I mean even if you look at the many Indian travel bloggers today, you won’t find a single freestyle backpacker blogger who writes about country hopping or travelling indefinitely from one country to the other. Why? Because they can’t! If they need a VISA, anywhere other than developing Asian countries like Vietnam or Cambodia, they’re required to show a complete end-to-end itinerary. Even countries like Thailand, Singapore, Malaysia, that offer a VISA ON ARRIVAL for Indians, ask for an itinerary, pre-booking of all our hotels and transportation before handing us the person to get inside their country – meaning, the entire definition of freestyle backpacking is already lost somewhere in oblivion.
Applying For A VISA Is Like Applying For A New Birth Certificate
I was recently into the process of applying for a Schengen VISA and it turned out that other than a return flight, and pre-booked accommodation, I was also required to provide the proof(s) of my means of transportation inside Europe. The only thing I was free to do was to eat and shit where I wanted, everything else had to have a reason. No wonder, getting VISAs for Indian is a tough nut to crack.
For a tourist visa application to even approach success, I need to present bank statements, letters of recommendation and introduction, return tickets, hotel bookings, proof of employment and even tax records. I have to make every possible move (even use some creativity) to convince the visa officer, beyond all reasonable doubt, that I’m planning on going home at the end of my stay.
As a freelance writer, my income is not regular, I don’t have a place of work, and I don’t even have a two-week holiday block.
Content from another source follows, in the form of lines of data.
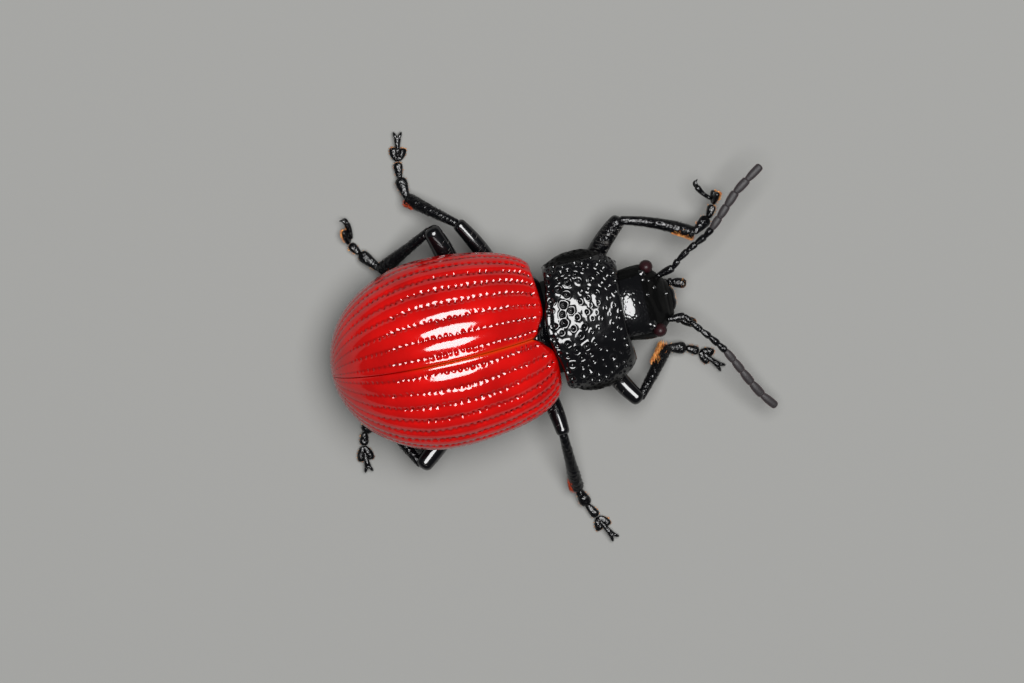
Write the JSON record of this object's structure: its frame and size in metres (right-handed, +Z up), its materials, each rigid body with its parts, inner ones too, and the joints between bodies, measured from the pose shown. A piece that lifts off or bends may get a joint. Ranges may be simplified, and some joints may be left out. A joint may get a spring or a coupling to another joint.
{
  "type": "leaf beetle (elytrosphaera xanthopyga)",
  "caption": "Still life-size leaf beetle in a walking pose: glossy red domed wing cases with rows of pits, black pitted pronotum, black head, feelers and legs.",
  "frame": {"origin": "bottom centre of the whole beetle's box, on the floor that its feet stand on", "axes": "+X towards the head, +Y to the beetle's left side, +Z up from the floor"},
  "size_m": [0.0194, 0.0192, 0.0065],
  "materials": {
    "elytra_red": "high gloss chitin, deep red",
    "cuticle_black": "high gloss chitin, black",
    "feeler_club": "black at the base, dull brown-grey down on the outer joints",
    "eye": "satin dark red-brown facets",
    "setae_orange": "dense orange bristles on shin tips and soles"
  },
  "bodies": {
    "root": {"elytron_left": "elytra_red", "elytron_right": "elytra_red", "scutellum": "cuticle_black", "hind_thorax": "cuticle_black", "abdomen": "cuticle_black", "prothorax": "cuticle_black", "head": "cuticle_black", "eye_left": "eye", "eye_right": "eye", "labrum": "cuticle_black", "mandible_left": "cuticle_black", "mandible_right": "cuticle_black", "palp_left": "cuticle_black", "palp_right": "cuticle_black", "antenna_left": "feeler_club", "antenna_right": "feeler_club", "femur_front_left": "cuticle_black", "tibia_front_left": "cuticle_black", "tarsus_front_left": "cuticle_black", "femur_front_right": "cuticle_black", "tibia_front_right": "cuticle_black", "tarsus_front_right": "cuticle_black", "femur_middle_left": "cuticle_black", "tibia_middle_left": "cuticle_black", "tarsus_middle_left": "cuticle_black", "femur_middle_right": "cuticle_black", "tibia_middle_right": "cuticle_black", "tarsus_middle_right": "cuticle_black", "femur_hind_left": "cuticle_black", "tibia_hind_left": "cuticle_black", "tarsus_hind_left": "cuticle_black", "femur_hind_right": "cuticle_black", "tibia_hind_right": "cuticle_black", "tarsus_hind_right": "cuticle_black"}
  },
  "joints": []
}
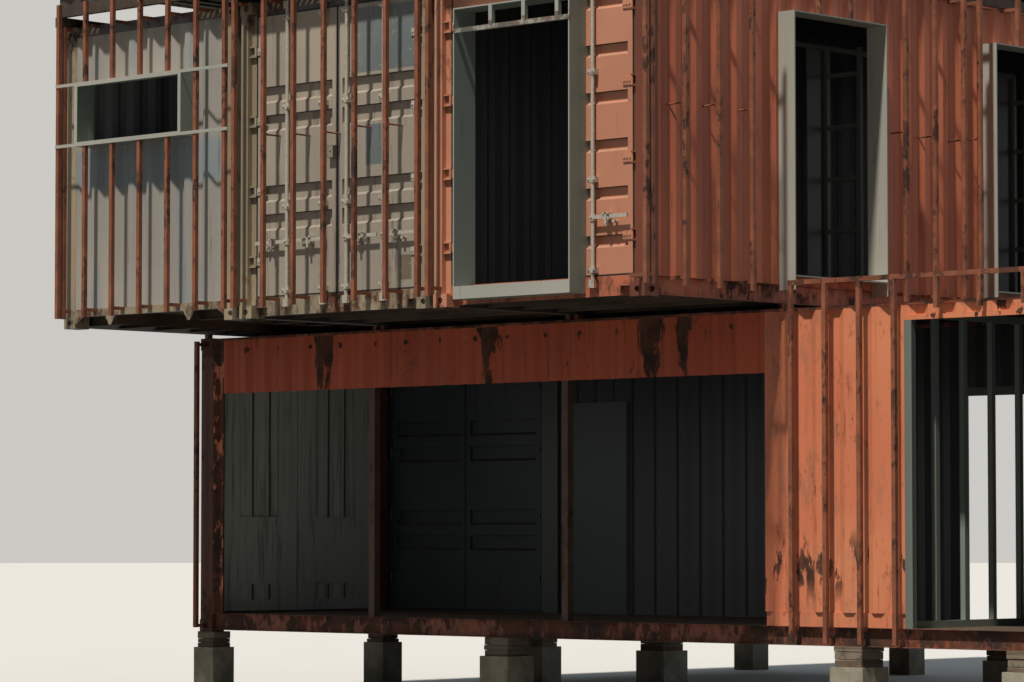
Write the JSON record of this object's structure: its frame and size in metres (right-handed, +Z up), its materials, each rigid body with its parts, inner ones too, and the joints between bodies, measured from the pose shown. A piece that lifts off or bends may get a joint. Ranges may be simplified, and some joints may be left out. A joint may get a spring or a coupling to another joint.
{
  "type": "shipping container cabin",
  "caption": "Two-storey cabin of stacked steel shipping containers with cut-out openings, hinged container doors, cladding bars and a flat roof, standing on concrete piers.",
  "frame": {"origin": "on the ground, under the front left corner of the lower container", "axes": "+X along the front to the right, +Y into the building, +Z up"},
  "size_m": [12.272, 12.54, 6.825],
  "materials": {
    "concrete": "rough cast concrete",
    "packing": "weathered packing blocks",
    "orange_steel": "faded salmon orange paint with rust patches",
    "dark_steel": "dark blue grey paint, scuffed",
    "grey_steel": "pale grey paint with rust streaks",
    "mixed_steel": "container paint, a different colour on each container",
    "door_green": "pale grey green paint, sunlit",
    "frame_green": "grey green plate with scratches",
    "rusty_bars": "rusty square tube",
    "galvanised": "galvanised rods with rust spots",
    "floor_ply": "worn dirty plywood on steel members",
    "roof_steel": "dull ribbed sheet",
    "board": "pale board"
  },
  "bodies": {
    "building": {"piers": "concrete", "pier_packers": "packing", "lower_posts": "orange_steel", "lower_rails": "orange_steel", "lower_floor": "floor_ply", "lower_roof": "orange_steel", "lower_front_wall": "orange_steel", "lower_back_wall": "dark_steel", "lower_end_wall": "orange_steel", "lower_lintels": "orange_steel", "opening_posts": "rusty_bars", "bay_frame": "frame_green", "bay_studs": "frame_green", "back_frames": "frame_green", "doorway_board": "board", "lower_bars": "rusty_bars", "terrace_rail": "rusty_bars", "rear_posts": "dark_steel", "rear_rails": "dark_steel", "rear_floor": "floor_ply", "rear_roof": "dark_steel", "rear_walls": "dark_steel", "back_support": "rusty_bars", "bearing_plates": "rusty_bars", "upper_posts": "mixed_steel", "upper_rails": "mixed_steel", "upper_floors": "floor_ply", "upper_roofs": "mixed_steel", "upper_walls": "mixed_steel", "grey_end_wall": "grey_steel", "high_window": "frame_green", "grey_doors": "grey_steel", "grey_door_rods": "galvanised", "back_doors": "grey_steel", "orange_doors": "orange_steel", "orange_door_rod": "galvanised", "upper_doorway": "frame_green", "window_wall": "orange_steel", "window_lintels": "orange_steel", "side_windows": "frame_green", "inner_frames": "frame_green", "front_bars": "rusty_bars", "side_bars": "rusty_bars", "back_bars": "rusty_bars", "roof_joists": "rusty_bars", "roof_beams": "rusty_bars", "roof_sheet": "roof_steel"},
    "rear_left_leaf": {"rear_left_leaf": "dark_steel"},
    "rear_right_leaf": {"rear_right_leaf": "dark_steel"},
    "lower_front_leaf": {"lower_front_leaf": "door_green"},
    "lower_back_leaf": {"lower_back_leaf": "door_green"}
  },
  "joints": [
    {"name": "rear_left_leaf_hinge", "type": "hinge", "parent": "building", "child": "rear_left_leaf", "pos_m": [0.168, 2.503, 2.0785], "axis": [0, 0, -1], "range_deg": [0, 85]},
    {"name": "rear_right_leaf_hinge", "type": "hinge", "parent": "building", "child": "rear_right_leaf", "pos_m": [2.27, 2.503, 2.0785], "axis": [0, 0, 1], "range_deg": [0, 85]},
    {"name": "lower_front_leaf_hinge", "type": "hinge", "parent": "building", "child": "lower_front_leaf", "pos_m": [0.04, 0.168, 2.0785], "axis": [0, 0, 1], "range_deg": [0, 105]},
    {"name": "lower_back_leaf_hinge", "type": "hinge", "parent": "building", "child": "lower_back_leaf", "pos_m": [0.04, 2.27, 2.0785], "axis": [0, 0, -1], "range_deg": [0, 105]}
  ]
}
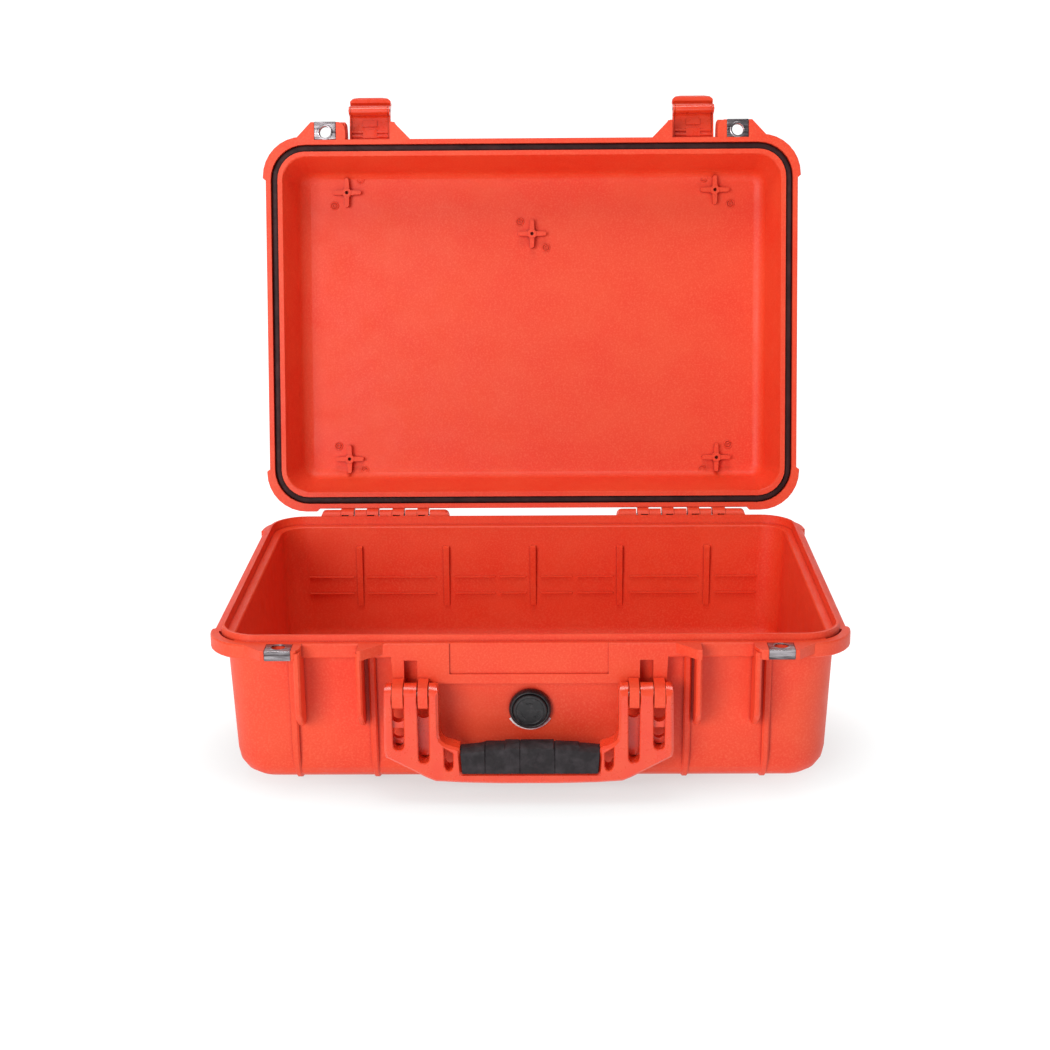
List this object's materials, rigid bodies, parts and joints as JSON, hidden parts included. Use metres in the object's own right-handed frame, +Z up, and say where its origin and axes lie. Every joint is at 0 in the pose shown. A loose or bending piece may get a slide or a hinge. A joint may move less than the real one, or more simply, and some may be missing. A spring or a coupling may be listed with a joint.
{
  "type": "hard equipment case",
  "caption": "Moulded hard case shown open, with a hinged lid on a sealing gasket, lever latches, a swinging handle with a rubber grip and a purge valve.",
  "frame": {"origin": "centre of the bounding box of the open case in X and Y, at the level of the foot rails in Z", "axes": "+X to the right seen from the front, +Y from the front to the hinge side, +Z up"},
  "size_m": [0.47, 0.4679, 0.4743],
  "materials": {
    "shell_plastic": "fine moulded texture",
    "latch_plastic": "smooth moulded",
    "handle_plastic": "smooth moulded",
    "grip_rubber": "soft matte",
    "gasket_rubber": "soft matte",
    "plate_steel": "bright rolled sheet",
    "pin_steel": "drawn",
    "seal_rubber": "matte",
    "label_film": "blank printed film",
    "valve_plastic": "satin moulded"
  },
  "bodies": {
    "base": {"base_shell": "shell_plastic", "hinge_pin_left": "pin_steel", "hinge_pin_right": "pin_steel", "padlock_plate_base_left": "plate_steel", "padlock_plate_base_right": "plate_steel", "handle_pin_left": "pin_steel", "handle_pin_right": "pin_steel", "valve_body": "valve_plastic", "valve_seal": "seal_rubber", "valve_nut": "valve_plastic", "valve_label": "label_film"},
    "lid": {"lid_shell": "shell_plastic", "lid_gasket": "gasket_rubber", "padlock_plate_lid_left": "plate_steel", "padlock_plate_lid_right": "plate_steel", "latch_lid_pin_left": "pin_steel", "latch_lid_pin_right": "pin_steel"},
    "lever_left": {"latch_lever_left": "latch_plastic", "latch_hook_pin_left": "pin_steel"},
    "lever_right": {"latch_lever_right": "latch_plastic", "latch_hook_pin_right": "pin_steel"},
    "hook_left": {"latch_hook_left": "latch_plastic"},
    "hook_right": {"latch_hook_right": "latch_plastic"},
    "handle": {"handle_frame": "handle_plastic", "handle_grip": "grip_rubber"},
    "knob": {"valve_knob": "valve_plastic"}
  },
  "joints": [
    {"name": "lid_hinge", "type": "hinge", "parent": "base", "child": "lid", "pos_m": [0, 0.1161, 0.1186], "axis": [-1, 0, 0], "range_deg": [-102, 0]},
    {"name": "latch_lever_left", "type": "hinge", "parent": "lid", "child": "lever_left", "pos_m": [-0.1428, 0.2003, 0.43296], "axis": [-1, 0, 0], "range_deg": [-95, 0]},
    {"name": "latch_lever_right", "type": "hinge", "parent": "lid", "child": "lever_right", "pos_m": [0.1428, 0.2003, 0.43296], "axis": [-1, 0, 0], "range_deg": [-95, 0]},
    {"name": "latch_hook_left", "type": "hinge", "parent": "lever_left", "child": "hook_left", "pos_m": [-0.1428, 0.21046, 0.46415], "axis": [-1, 0, 0], "range_deg": [0, 70]},
    {"name": "latch_hook_right", "type": "hinge", "parent": "lever_right", "child": "hook_right", "pos_m": [0.1428, 0.21046, 0.46415], "axis": [-1, 0, 0], "range_deg": [0, 70]},
    {"name": "handle_swing", "type": "hinge", "parent": "base", "child": "handle", "pos_m": [0, -0.2242, 0.0832], "axis": [-1, 0, 0], "range_deg": [-8, 100]},
    {"name": "valve_turn", "type": "hinge", "parent": "base", "child": "knob", "pos_m": [0, -0.20187, 0.0643], "axis": [0, -0.9991, -0.0425], "range_deg": [0, 90]}
  ]
}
And because my income was not taxable last year, I clearly don’t have a safety net now. Now that I’ve applied for the VISA, I have a certain amount of fear all the time, until I get my passport back – either accepted or accepted (I’m afraid of saying the other word)!
But I also wish to see the world. My heart also desires to explore more countries, and just as much as a German or a Korean. But alas!, I’m Indian and because my passport is weak, I’ll have to take it with me as a lifelong curse!